I didn't find any errors.

I do have a question about this line:

A nurse stepped from Intensive Care and motioned for Hannah. "Excuse me. I'm needed."

Was it Hannah who said "Excuse me. I'm needed." ?

If so, the dialogue should probably go down to the next line because as it stands it looked like the nurse was speaking the dialogue.

That's all I found.

All the best,
Jan

 Comment Written 19-Mar-2018


reply by the author on 20-Mar-2018
    I will check that area. Thank you for the catch.
Comment from rtobaygo
Exceptional
This work has reached the exceptional level

Good morning, Barbara

I enjoyed the post.

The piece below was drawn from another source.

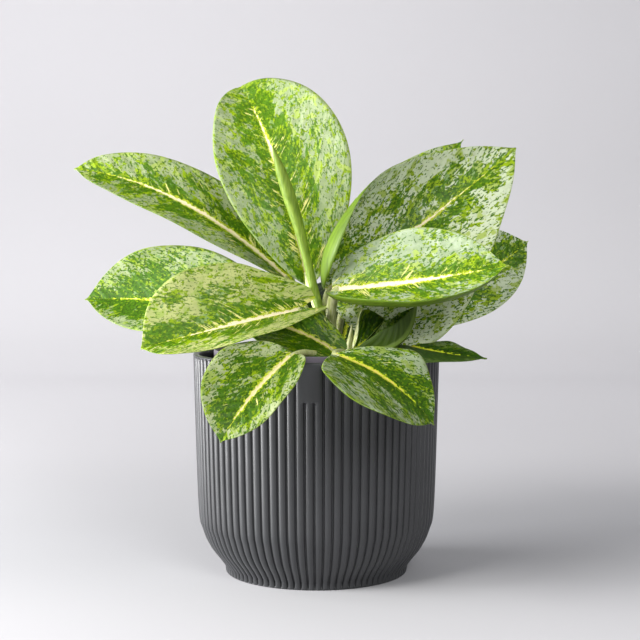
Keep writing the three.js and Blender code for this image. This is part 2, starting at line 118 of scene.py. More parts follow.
# leaves, with the values of their solids: where the stalk leaves the stem and how steeply, the
# midrib's base, middle and tip, the way the blade faces, the half widths left and right, the
# degrees that each half is folded up at the midrib, curls to its margin and is cupped at the base,
# where it is widest, how round it is at the base (full) and the tip (sharp), how far the margin
# reaches back (lobe) and waves; point draws the very tip in to a drip point. Then, from 0 to 1,
# green is how far green covers the silver, pale how light the silver is, warm how yellow,
# age how deeply a painted shade darkens the whole leaf where it lies in the shade of
# others, and streak how many cream and lime feathers it has
LEAF_DEFAULTS = {
    "stem": "stem_main", "lift": 0.9, "stalk": 2.2,
    "faceTip": None, "fold": (8, 8), "curl": (10, 10), "cup": (0, 0),
    "wide": 0.5, "full": 0.6, "sharp": 0.9, "point": 0.7, "lobe": 0, "wave": 0.8, "waves": 2.5,
    "green": 0, "pale": 0.5, "age": 0, "streak": 0,
}
LEAVES = {
    "leaf_upright": {
        "root": 134,
        "green": 0.25, "pale": 0, "warm": 0.3, "age": 0.05, "streak": 0.8,
        "base": (-4, 6, 163), "middle": (-23, 8, 233), "tip": (-46, 54, 282),
        "face": (0, -1, 0.15), "faceTip": (-0.1, -1, 0.5), "half": (34, 43),
        "fold": (4, 4), "curl": (12, 12),
        "wide": 0.51, "full": 0.7, "sharp": 0.48, "stalk": 2.6, "point": 0,
    },
    "leaf_upper_left": {
        "root": 127, "lift": 0.5,
        "green": 0.2, "pale": 0.1, "warm": 0.4, "age": 0.05, "streak": 0.6,
        "base": (-12, 25, 162), "middle": (-78, 31, 211), "tip": (-145, 40, 232),
        "face": (-0.1, -0.55, 0.8), "faceTip": (0.1, -1, 0.4), "half": (22, 24),
        "fold": (14, 6), "curl": (12, 12), "wide": 0.47, "full": 0.85, "sharp": 0.56,
    },
    "leaf_rear_left": {
        "root": 122, "lift": 0.4,
        "green": 0.4, "pale": 0.15, "warm": 0.4, "age": 0.3,
        "base": (-25, 22, 149), "middle": (-85, 46, 153), "tip": (-143, 62, 153),
        "face": (0, -0.9, 0.45), "half": (27, 34),
        "fold": (14, 14), "wide": 0.52, "full": 0.53, "sharp": 0.84,
    },
    "leaf_front_left": {
        "root": 127,
        "green": 0.3, "pale": 0.9, "warm": 0.9, "streak": 0.9,
        "base": (-7, -18, 151), "middle": (-44, -47, 144), "tip": (-93, -61, 132),
        "face": (0, -0.8, 0.6), "half": (24, 36),
        "fold": (30, 20), "curl": (5, 5), "wide": 0.57, "full": 0.38, "sharp": 0.4, "lobe": 1,
    },
    "leaf_front_right": {
        "root": 128,
        "green": 0.1, "pale": 0.15, "warm": 0, "streak": 0.7,
        "base": (8, -16, 162), "middle": (54, -34, 167), "tip": (104, -46, 176),
        "face": (-0.4, -0.8, 0.45), "faceTip": (-0.2, -0.95, 0.2), "half": (29, 40),
        "fold": (8, 10), "curl": (10, 85), "cup": (0, 10),
        "full": 0.44, "sharp": 0.88, "stalk": 3,
    },
    "leaf_upper_right": {
        "root": 130,
        "green": 0, "pale": 1, "warm": 0.15, "streak": 0.15,
        "base": (5, 6, 160), "middle": (50, 10, 190), "tip": (118, 30, 244),
        "face": (-0.18, -1, 0.22), "half": (60, 63),
        "fold": (2, 6), "curl": (25, 10), "cup": (162, 0),
        "wide": 0.34, "full": 0.95, "sharp": 0.75, "point": 0.3,
    },
    "leaf_rear_right": {
        "root": 124,
        "green": 0.2, "pale": 0.9, "warm": 0.1, "age": 0.1,
        "base": (49, 24, 134), "middle": (93, 44, 162), "tip": (130, 60, 189),
        "face": (0.2, -1, 0.25), "half": (33, 21),
        "wide": 0.56, "full": 0.8, "sharp": 1,
    },
    "leaf_back_low": {
        "root": 121, "lift": 0.2,
        "green": 0.6, "pale": 0.2, "warm": 0.3, "age": 0.8,
        "base": (15, 18, 129), "middle": (22, 46, 149), "tip": (30, 86, 163),
        "face": (0, -0.5, 1), "half": (31, 29),
    },
    "leaf_back_right": {
        "root": 126, "lift": 0.6,
        "green": 0.3, "pale": 0.4, "warm": 0.3, "age": 0.2, "streak": 0.2,
        "base": (17, 26, 161), "middle": (55, 44, 210), "tip": (90, 62, 251),
        "face": (-0.3, -1, 0.2), "half": (26, 26),
        "wide": 0.36, "full": 0.55, "sharp": 1.1,
    },
    "leaf_low_left": {
        "root": 121, "lift": 0.2,
        "green": 0.3, "warm": 0.5, "age": 0.2, "streak": 0.2,
        "base": (-12, -66, 130), "middle": (-32, -90, 111), "tip": (-48, -104, 88),
        "face": (-0.1, -0.6, 0.8), "faceTip": (-0.1, -1, 0.2), "half": (18, 28),
        "fold": (10, 10), "wide": 0.42, "full": 0.4, "sharp": 0.8, "stalk": 1.8,
    },
    "leaf_low_centre": {
        "stem": "stem_side", "root": 122, "lift": 0.4,
        "green": 0.8, "pale": 0, "warm": 0.6, "age": 0.3, "streak": 0.4,
        "base": (9, -27, 128.5), "middle": (-13, -24, 139.5), "tip": (-44, -16, 146),
        "face": (0.1, -0.45, 0.9), "half": (27, 15),
        "fold": (0, 40), "wide": 0.45, "full": 0.35, "sharp": 0.73, "lobe": 0.6, "stalk": 1.8,
    },
    "leaf_low_right": {
        "stem": "stem_side", "root": 120.5, "lift": 0.6,
        "green": 0.4, "pale": 0.6, "warm": 0.1, "age": 0.45, "streak": 0.1,
        "base": (9, -70, 130), "middle": (37, -92, 118), "tip": (60, -96, 96),
        "face": (-0.1, -0.3, 1), "faceTip": (0.65, -0.65, 0.4), "half": (25, 44),
        "fold": (10, 10), "wide": 0.48, "full": 1, "sharp": 1, "stalk": 1.8,
    },
    "leaf_small_cupped": {
        "stem": "stem_side", "root": 124, "lift": 0.5,
        "green": 0.7, "pale": 0.1, "warm": 0.4, "age": 0.6,
        "base": (12, -33, 127.5), "middle": (24, -28, 131), "tip": (38, -18, 146),
        "face": (-0.1, -0.6, 0.8), "half": (15, 7),
        "fold": (35, 40), "curl": (60, 30),
        "wide": 0.82, "full": 1.1, "sharp": 0.6, "wave": 0.3, "stalk": 1.6,
    },
    "leaf_cupped": {
        "stem": "stem_side", "root": 124, "lift": 0.3,
        "green": 0.6, "pale": 0, "warm": 0.5, "age": 0.6,
        "base": (22, -30, 128), "middle": (46, -27, 133), "tip": (56, -15, 153),
        "face": (-0.4, -0.1, 0.9), "half": (20, 11),
        "fold": (20, 80), "curl": (30, 16), "wide": 0.43, "full": 0.65, "sharp": 0.6, "wave": 0.3,
    },
    "leaf_right_rim": {
        "stem": "stem_side", "root": 119, "lift": 0.2,
        "green": 0.7, "pale": 0.3, "warm": 0.2, "age": 0.8,
        "base": (44, -8, 132), "middle": (68, -35, 128), "tip": (92, -49, 126),
        "face": (0, -0.4, 1), "half": (10, 32),
        "wide": 0.45, "full": 0.4, "sharp": 1.5, "stalk": 1.8,
    },
}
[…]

I like how you balanced humor with the gravity of Sarah's condition and Kuznetsov's putting a hit out on Shana and Anderson. Just goes to show you life goes on. Well done.

Take care and stay safe,

Ray

 Comment Written 19-Mar-2018


reply by the author on 19-Mar-2018
    Thank you for the encouraging review.
Comment from Mustang Patty
Exceptional
This work has reached the exceptional level

Hi, Barbara;
So, Drew finally made a move. I can imagine he wanted to accomplish a bit more than just put those nurses in their place. It seems that story is picking up in pace now and with Sarah on the move, the little group will be split up.

Looking forward to more,

~patty~

 Comment Written 19-Mar-2018


reply by the author on 19-Mar-2018
    I hope the interest keeps going.